Legendary Ghost Walk of Masonic Cemetery

She still loves him – 124 years after his death

By Linda Jones

John Cameron’s tombstone is located in the Masonic Cemetery above Central City. Spooks Inc. will present a Legendary Ghost Walk in the Masonic Cemetery. Photo by Linda Jones

She came every year, year after year, on Nov. 1, gliding over the crest of the hill beyond the Masonic Cemetery above Central City. At John Cameron’s grave she knelt and tenderly laid fresh blue columbines. After lingering awhile she left as suddenly as she had come.

Finally in 1899, some of the townspeople in Central City began declaring she was a ghost. More rational citizens loudly disagreed, insisting she was flesh and blood. A group of men from both sides decided to meet at the cemetery and see for themselves and 14 men gathered at the gate on that Nov. 1. Before sunset, she came. She approached from the opposite side of the cemetery and was dressed in an outdated mourning style, but she was beautiful and according to reports, she always was. The transfixed onlookers watched as she laid a bouquet of columbines on John’s grave; they could hear her say something but could not understand her words.

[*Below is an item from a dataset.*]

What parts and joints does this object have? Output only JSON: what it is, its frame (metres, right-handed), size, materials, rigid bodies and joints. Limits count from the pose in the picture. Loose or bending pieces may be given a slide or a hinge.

One man came to his senses and started toward her, but she silently glided back in the direction from which she came. Although the man began running after her, and others followed, she was cresting Gunnell Hill. When they reached the hilltop, she was nowhere in sight and a strong wind began blowing at that instant so they returned to town to ponder and theorize.

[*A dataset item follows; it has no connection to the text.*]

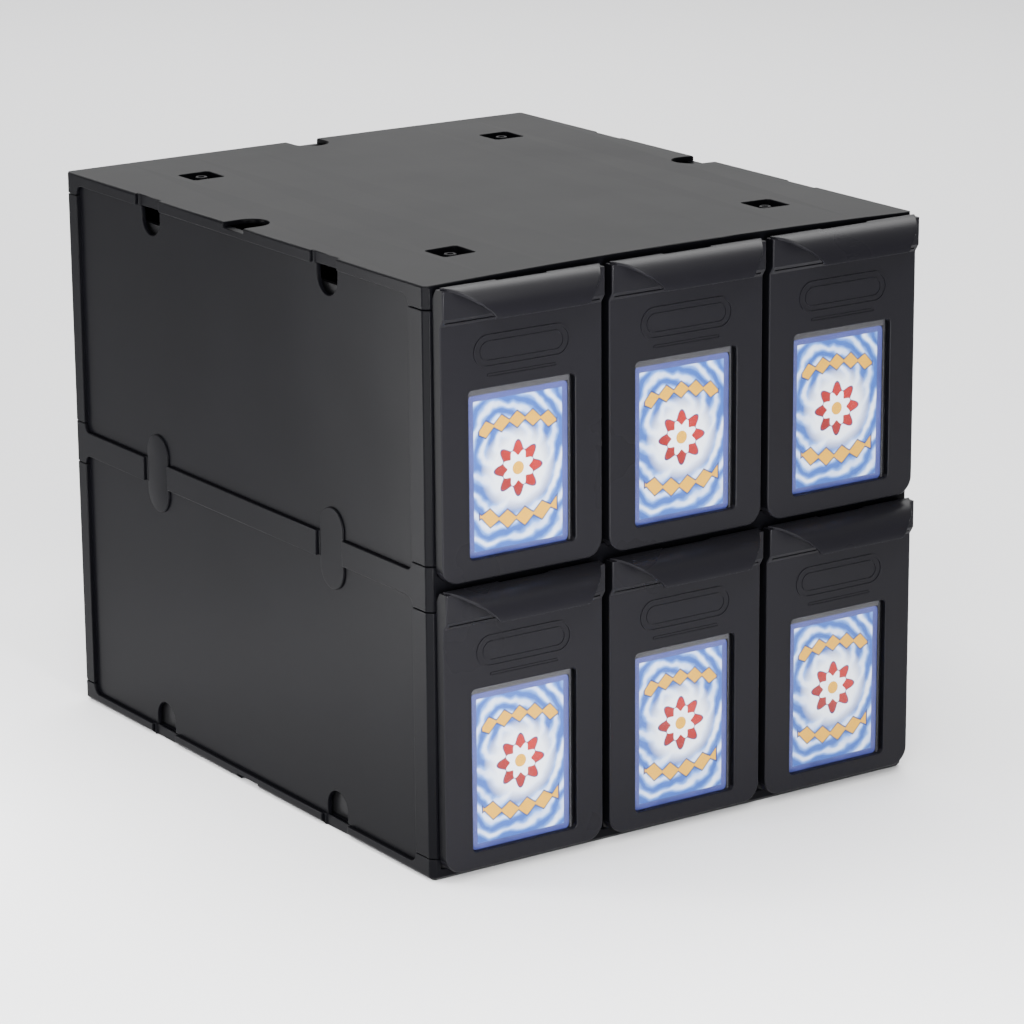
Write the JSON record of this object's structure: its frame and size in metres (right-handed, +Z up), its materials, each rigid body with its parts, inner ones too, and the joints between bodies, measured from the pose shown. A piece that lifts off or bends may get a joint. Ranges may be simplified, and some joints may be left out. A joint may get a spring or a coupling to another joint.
{
  "type": "trading card drawer box",
  "caption": "Stackable black plastic card cabinet: two tiers of sliding card drawers with pull lips and framed label windows, clipped together at the sides.",
  "frame": {"origin": "centre of the bounding box footprint, on the surface the cabinet stands on", "axes": "+X to the right across the drawer fronts, +Y from the front to the back, +Z up; the drawers open towards -Y"},
  "size_m": [0.324, 0.4134, 0.3274],
  "materials": {
    "black_plastic": "satin moulded black plastic",
    "front_plastic": "satin moulded black plastic",
    "clip_plastic": "satin moulded black plastic",
    "window_pane": "clear plastic pane",
    "card_print": "printed card, blue border with a pale field"
  },
  "bodies": {
    "cabinet": {"bottom_plate": "black_plastic", "middle_plate": "black_plastic", "top_plate": "black_plastic", "side_panel_left_lower": "black_plastic", "side_panel_right_lower": "black_plastic", "back_panel_lower": "black_plastic", "divider_left_lower": "black_plastic", "divider_right_lower": "black_plastic", "side_panel_left_upper": "black_plastic", "side_panel_right_upper": "black_plastic", "back_panel_upper": "black_plastic", "divider_left_upper": "black_plastic", "divider_right_upper": "black_plastic", "clip_left_front": "clip_plastic", "clip_left_rear": "clip_plastic", "clip_right_front": "clip_plastic", "clip_right_rear": "clip_plastic"},
    "drawer_lower_left": {"drawer_lower_left_tray": "black_plastic", "drawer_lower_left_front": "front_plastic", "drawer_lower_left_window": "window_pane", "drawer_lower_left_card": "card_print"},
    "drawer_lower_middle": {"drawer_lower_middle_tray": "black_plastic", "drawer_lower_middle_front": "front_plastic", "drawer_lower_middle_window": "window_pane", "drawer_lower_middle_card": "card_print"},
    "drawer_lower_right": {"drawer_lower_right_tray": "black_plastic", "drawer_lower_right_front": "front_plastic", "drawer_lower_right_window": "window_pane", "drawer_lower_right_card": "card_print"},
    "drawer_upper_left": {"drawer_upper_left_tray": "black_plastic", "drawer_upper_left_front": "front_plastic", "drawer_upper_left_window": "window_pane", "drawer_upper_left_card": "card_print"},
    "drawer_upper_middle": {"drawer_upper_middle_tray": "black_plastic", "drawer_upper_middle_front": "front_plastic", "drawer_upper_middle_window": "window_pane", "drawer_upper_middle_card": "card_print"},
    "drawer_upper_right": {"drawer_upper_right_tray": "black_plastic", "drawer_upper_right_front": "front_plastic", "drawer_upper_right_window": "window_pane", "drawer_upper_right_card": "card_print"}
  },
  "joints": [
    {"name": "drawer_lower_left_slide", "type": "slide", "parent": "cabinet", "child": "drawer_lower_left", "axis": [0, -1, 0], "range_m": [0, 0.32]},
    {"name": "drawer_lower_middle_slide", "type": "slide", "parent": "cabinet", "child": "drawer_lower_middle", "axis": [0, -1, 0], "range_m": [0, 0.32]},
    {"name": "drawer_lower_right_slide", "type": "slide", "parent": "cabinet", "child": "drawer_lower_right", "axis": [0, -1, 0], "range_m": [0, 0.32]},
    {"name": "drawer_upper_left_slide", "type": "slide", "parent": "cabinet", "child": "drawer_upper_left", "axis": [0, -1, 0], "range_m": [0, 0.32]},
    {"name": "drawer_upper_middle_slide", "type": "slide", "parent": "cabinet", "child": "drawer_upper_middle", "axis": [0, -1, 0], "range_m": [0, 0.32]},
    {"name": "drawer_upper_right_slide", "type": "slide", "parent": "cabinet", "child": "drawer_upper_right", "axis": [0, -1, 0], "range_m": [0, 0.32]}
  ]
}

This mysterious woman, forever beautiful and always wearing black satin brocade in a style popular in the 1880s, wore columbines and wildflowers in her hair. Some say they saw her at John Cameron’s grave on April 5, but she always came on Nov. 1, laying blue columbines on it. The first time she was seen at his grave was immediately after his funeral in 1887, and that winter she came daily and spent long hours lingering there. Several locals, including the gravedigger, saw her and told others.

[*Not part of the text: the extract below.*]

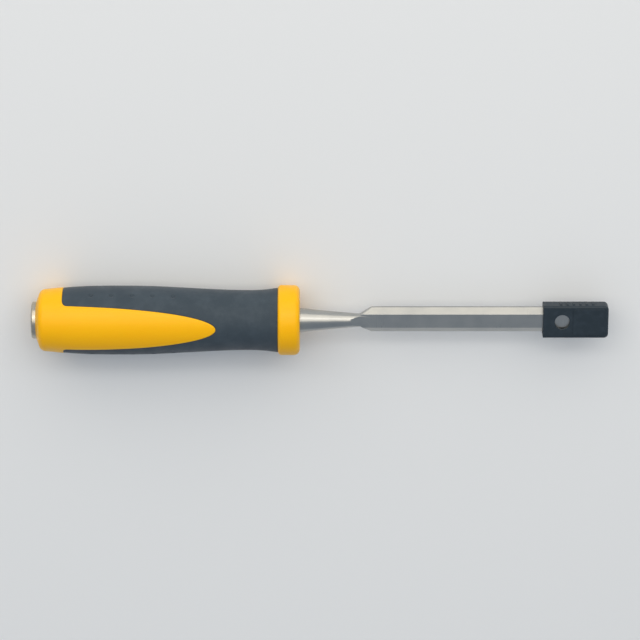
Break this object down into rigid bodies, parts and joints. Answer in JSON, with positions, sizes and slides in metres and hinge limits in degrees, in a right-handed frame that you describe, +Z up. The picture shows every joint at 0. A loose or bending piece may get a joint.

She planted the yellow rosebush that bloomed every spring beside John’s tombstone. In late June 1888 she stopped coming, but two years later, on Nov. 1, 1890, the sexton saw her again placing a bouquet of columbines on John’s grave and disappearing toward Bald Mountain. Anniversary after anniversary, she visited the cemetery on Nov. 1.

Nov. 1 was the date the young and handsome bachelor died. John was an only child, born in 1859 in Perth, Canada, to Robert and Catherine Cameron. They had emigrated from Scotland and the family would move to Wisconsin, Illinois, Nebraska and Black Hawk before settling for good in Central City in 1867 when John was 7 years old. Robert died on April 25, 1880, at the age of 47 and was buried in the Masonic Cemetery between Central City and Nevadaville, originally named Bald Mountain.

John developed into a generous, good-natured, charming and altogether popular young man, a favorite with men, women and children – and many young ladies. He joined the Central City Rescue, Fire & Hose Company No. 1, and became such a favorite with the men that he was elevated to First Assistant Foreman quickly. In 1886 he received an award for valor for rescuing trapped miners from a cave-in.

Many a young lady in Central City set her sights on the handsome bachelor, but despite the best efforts of dozens of mothers, via countless dinner invitations, John seemed tempted by none of the local beauties. Because he spent many evenings walking to Bald Mountain, the gossips speculated that his chosen lady lived there.

The healthy young man became slightly ill on Monday, Oct. 31, 1887 – nothing serious. But on Tuesday evening, Nov. 1, at the tender age of 28, he called out to his mother and collapsed dead. “Paralysis of the heart” was the official verdict.

At the funeral the former Fire Chief Thomas Lucas eulogized, “John was a man loved by all, who cared for everyone he met.” But did he care most for one special someone? Who was the young lady? She was surely flesh and blood, although no one in Bald Mountain knew her. Perhaps John’s mother knew her identity, but if so, she kept it to herself. Catherine eventually moved back to Canada, where she lived to be 80 without ever talking about the beautiful woman in black satin brocade with wildflowers and columbines in her hair.